Seven Reasons to Be Bullish Now

The wall of worry is huge and seemingly insurmountable. But here are a few bricks for the wall of hope.

1. Private equity. There's roughly a trillion dollars sloshing around in the private-equity world, including the money that banks would lend to close any major purchases. With Blackstone buying Hilton at 16 times cash flows and the average purchase now coming in around 11 to 13 times cash flows, it opens up an entire universe of stocks that can be takeover targets. Possible candidates include Macy's and Wyndham.

2. Retail investing. The retail investor still has not gotten back into the game. The cover story in the latest edition of Barron's highlights that fact and offers various statistics that retail investors are showing nowhere near the level of interest they exhibited at the top of the bull market in 1999 to 2000. Until that happens, I don't think we're anywhere near a blowoff top. As the retail investor comes back, interesting ways to play that include E*Trade and Charles Schwab. E*Trade in particular has a price-to-earnings ratio right now of 14.9 and a forward P/E of 11; any additional investor interest likely will send that forward P/E down into the single digits, making it even a potential buyout candidate by a larger bank.

3. Buybacks. It's in the news every day so you would think this is just completely baked into the market, but it isn't. There are currently about $600 billion in buybacks under way right now. Cigna, IBM and EMC are all companies that could benefit. Check out the "Mad Money" Buybacks portfolio on Stockpickr to see companies that are purchasing their shares and actually reducing shares outstanding.

4. Low-P/E oils and financials. There's only so low the market can go when 50% of the companies that make up the S&P 500 are trading at single-digit multiples of enterprise value over EBITDA. (Enterprise value equals market cap plus net debt and represents a fairer assessment of what a buyer has to pay to buy the whole company.

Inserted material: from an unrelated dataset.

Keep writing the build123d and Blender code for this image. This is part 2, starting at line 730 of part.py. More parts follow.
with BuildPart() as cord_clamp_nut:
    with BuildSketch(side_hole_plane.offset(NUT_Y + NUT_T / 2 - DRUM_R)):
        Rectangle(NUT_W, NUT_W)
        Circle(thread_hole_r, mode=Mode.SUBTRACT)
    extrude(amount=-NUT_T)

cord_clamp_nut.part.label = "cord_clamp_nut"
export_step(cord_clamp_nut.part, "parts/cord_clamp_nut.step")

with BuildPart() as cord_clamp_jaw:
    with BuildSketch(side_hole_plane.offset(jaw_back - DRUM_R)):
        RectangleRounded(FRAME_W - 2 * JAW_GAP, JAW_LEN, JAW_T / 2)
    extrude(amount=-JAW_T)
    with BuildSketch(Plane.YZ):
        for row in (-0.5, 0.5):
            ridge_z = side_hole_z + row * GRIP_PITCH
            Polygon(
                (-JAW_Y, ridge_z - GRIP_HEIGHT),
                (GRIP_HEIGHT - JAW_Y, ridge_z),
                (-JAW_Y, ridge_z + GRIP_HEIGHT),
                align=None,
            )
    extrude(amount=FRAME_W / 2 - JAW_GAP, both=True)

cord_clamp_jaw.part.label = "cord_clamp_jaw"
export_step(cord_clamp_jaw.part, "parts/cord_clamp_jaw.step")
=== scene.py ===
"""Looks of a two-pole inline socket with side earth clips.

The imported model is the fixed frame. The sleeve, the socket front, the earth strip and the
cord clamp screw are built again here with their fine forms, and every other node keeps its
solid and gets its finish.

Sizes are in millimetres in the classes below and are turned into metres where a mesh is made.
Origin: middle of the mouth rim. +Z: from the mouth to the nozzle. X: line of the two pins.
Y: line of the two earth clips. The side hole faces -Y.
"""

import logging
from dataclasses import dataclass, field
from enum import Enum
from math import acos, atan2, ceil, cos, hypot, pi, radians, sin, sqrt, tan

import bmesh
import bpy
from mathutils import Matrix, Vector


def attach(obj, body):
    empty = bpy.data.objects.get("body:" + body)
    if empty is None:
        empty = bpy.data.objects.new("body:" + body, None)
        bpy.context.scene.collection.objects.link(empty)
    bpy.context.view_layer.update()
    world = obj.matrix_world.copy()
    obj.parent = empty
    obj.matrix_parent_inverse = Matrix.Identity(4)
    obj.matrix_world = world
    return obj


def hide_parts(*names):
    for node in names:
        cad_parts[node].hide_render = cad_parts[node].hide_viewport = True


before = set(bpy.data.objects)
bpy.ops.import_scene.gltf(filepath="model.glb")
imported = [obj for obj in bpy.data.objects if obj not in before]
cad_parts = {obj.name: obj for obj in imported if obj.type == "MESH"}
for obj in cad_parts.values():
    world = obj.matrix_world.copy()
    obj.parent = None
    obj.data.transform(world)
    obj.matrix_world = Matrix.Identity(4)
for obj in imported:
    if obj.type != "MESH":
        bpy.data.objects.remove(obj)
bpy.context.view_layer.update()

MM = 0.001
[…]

And EBITDA is earnings before interest, taxes, depreciation and amortization.) For instance, Goldman Sachs, the best investment bank ever, has a P/E of 9. Exxon Mobil, the mega oil company, trades at six times EBITDA. Heck, even recent IPO Blackstone trades at nine times EBITDA.

5. Global economy boom. Eastern Europe, India and almost every part of the third world are building and rebuilding their cities, flushing out their infrastructure and beginning to participate in the global economy. Let's not forget that 40% of the revenues of S&P 500 companies are foreign sales. Not to mention that many of the companies that are building out the global infrastructure -- in particular General Electric and ABB -- trade on the U.S. markets.

6. China. This deserves its own category. No matter how you slice it -- increasing numbers of Internet users, increasing demand for oil, increasing demand for steel and cement, increasing demand for financial services -- companies doing business in China are going to boom over the next 20 years. Whether you like Baidu.com as an Internet play, Korean steel producer Posco as a Warren Buffett play or PetroChina as an oil company, China is a strong market. And that doesn't necessarily mean buying Asian stocks. Even plays like railroad company Burlington Northern, which ultimately ships commodities from the Midwest to California so they can be sent to China, benefit from the China boom.

7. Tech upgrade cycle. Every aspect of technology is going to go through an upgrade in the next two to five years, and not just corporations upgrading their computers to handle Microsoft's Vista operating system -- although that will happen. Individuals will move from analog to digital TV -- Best Buy likely will benefit -- and consumers will buy phones that can handle Web access much like the Apple iPhone, and there's the entire alternative-energy tech boom, of which chipmaker Applied Materials will be a prime beneficiary.